## [Supplied information]
════════

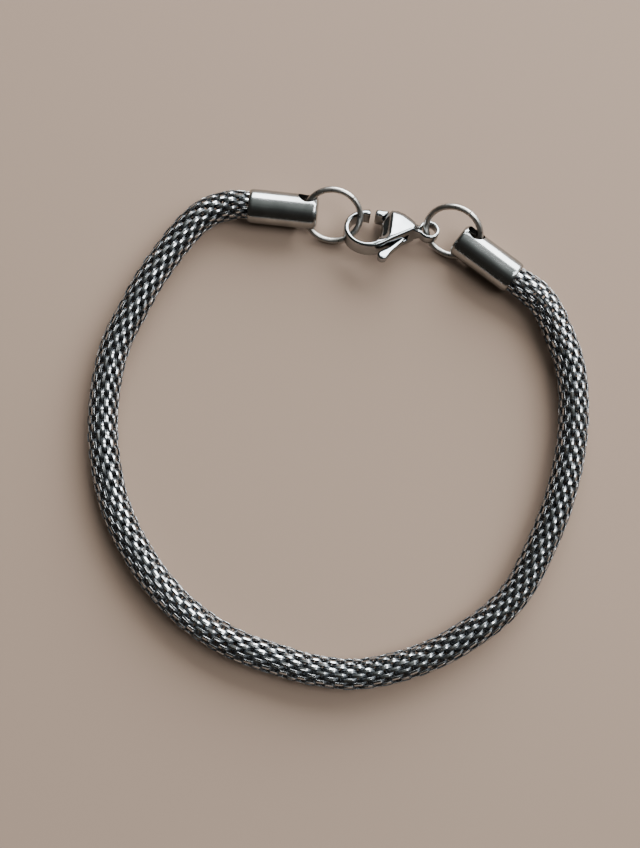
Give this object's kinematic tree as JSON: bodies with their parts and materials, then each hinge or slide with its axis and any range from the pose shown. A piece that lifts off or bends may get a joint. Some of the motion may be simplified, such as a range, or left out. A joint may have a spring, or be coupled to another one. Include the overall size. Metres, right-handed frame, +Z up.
{
  "type": "steel bracelet",
  "caption": "Round hollow mesh-chain bracelet lying closed, with tubular end caps, jump rings and a lobster clasp whose sprung lever opens.",
  "frame": {"origin": "on the resting surface, under the middle of the loop's bounding box", "axes": "+Z up from the surface, +Y from the loop's middle towards the clasp, +X to the right seen from above"},
  "size_m": [0.0644, 0.0642, 0.0061],
  "materials": {
    "steel_mesh": "satin, dark in the wells between the links",
    "steel_satin": "satin",
    "steel_wire": "polished",
    "steel_polished": "polished"
  },
  "bodies": {
    "bracelet": {"mesh_chain": "steel_mesh", "end_cap_left": "steel_satin", "end_cap_right": "steel_satin", "jump_ring_left": "steel_wire", "jump_ring_right": "steel_wire", "clasp_body": "steel_polished", "clasp_pin": "steel_polished"},
    "lever": {"clasp_lever": "steel_polished"}
  },
  "joints": [
    {"name": "lever_turn", "type": "hinge", "parent": "bracelet", "child": "lever", "pos_m": [0.00811, 0.02665, 0.00201], "axis": [0.0765, 0.3584, 0.9304], "range_deg": [0, 24], "stiffness_Nm_per_rad": 0.0002}
  ]
}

════════

## [Given instruction]
Write the material out exactly, with nothing left out.

## [Final result]
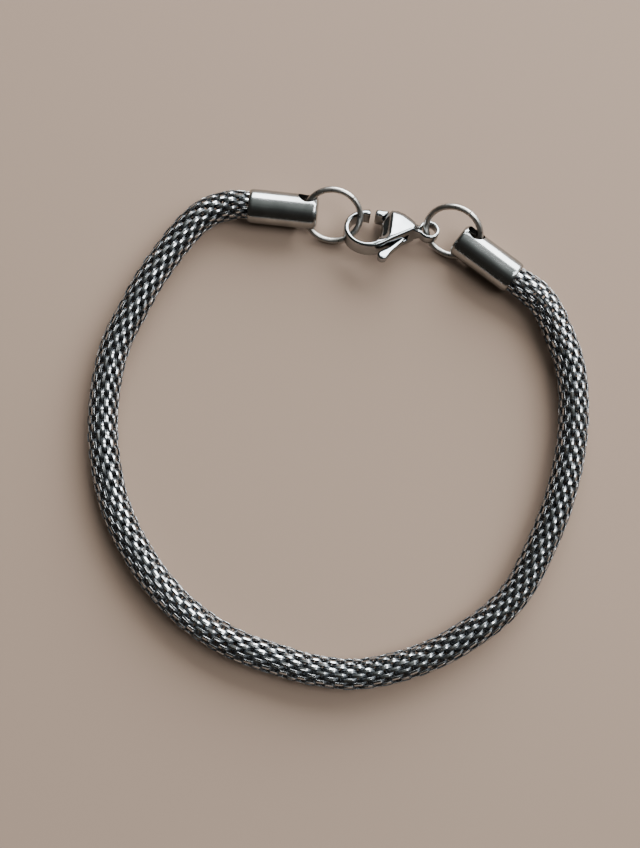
Give this object's kinematic tree as JSON: bodies with their parts and materials, then each hinge or slide with its axis and any range from the pose shown. A piece that lifts off or bends may get a joint. Some of the motion may be simplified, such as a range, or left out. A joint may have a spring, or be coupled to another one. Include the overall size. Metres, right-handed frame, +Z up.
{
  "type": "steel bracelet",
  "caption": "Round hollow mesh-chain bracelet lying closed, with tubular end caps, jump rings and a lobster clasp whose sprung lever opens.",
  "frame": {"origin": "on the resting surface, under the middle of the loop's bounding box", "axes": "+Z up from the surface, +Y from the loop's middle towards the clasp, +X to the right seen from above"},
  "size_m": [0.0644, 0.0642, 0.0061],
  "materials": {
    "steel_mesh": "satin, dark in the wells between the links",
    "steel_satin": "satin",
    "steel_wire": "polished",
    "steel_polished": "polished"
  },
  "bodies": {
    "bracelet": {"mesh_chain": "steel_mesh", "end_cap_left": "steel_satin", "end_cap_right": "steel_satin", "jump_ring_left": "steel_wire", "jump_ring_right": "steel_wire", "clasp_body": "steel_polished", "clasp_pin": "steel_polished"},
    "lever": {"clasp_lever": "steel_polished"}
  },
  "joints": [
    {"name": "lever_turn", "type": "hinge", "parent": "bracelet", "child": "lever", "pos_m": [0.00811, 0.02665, 0.00201], "axis": [0.0765, 0.3584, 0.9304], "range_deg": [0, 24], "stiffness_Nm_per_rad": 0.0002}
  ]
}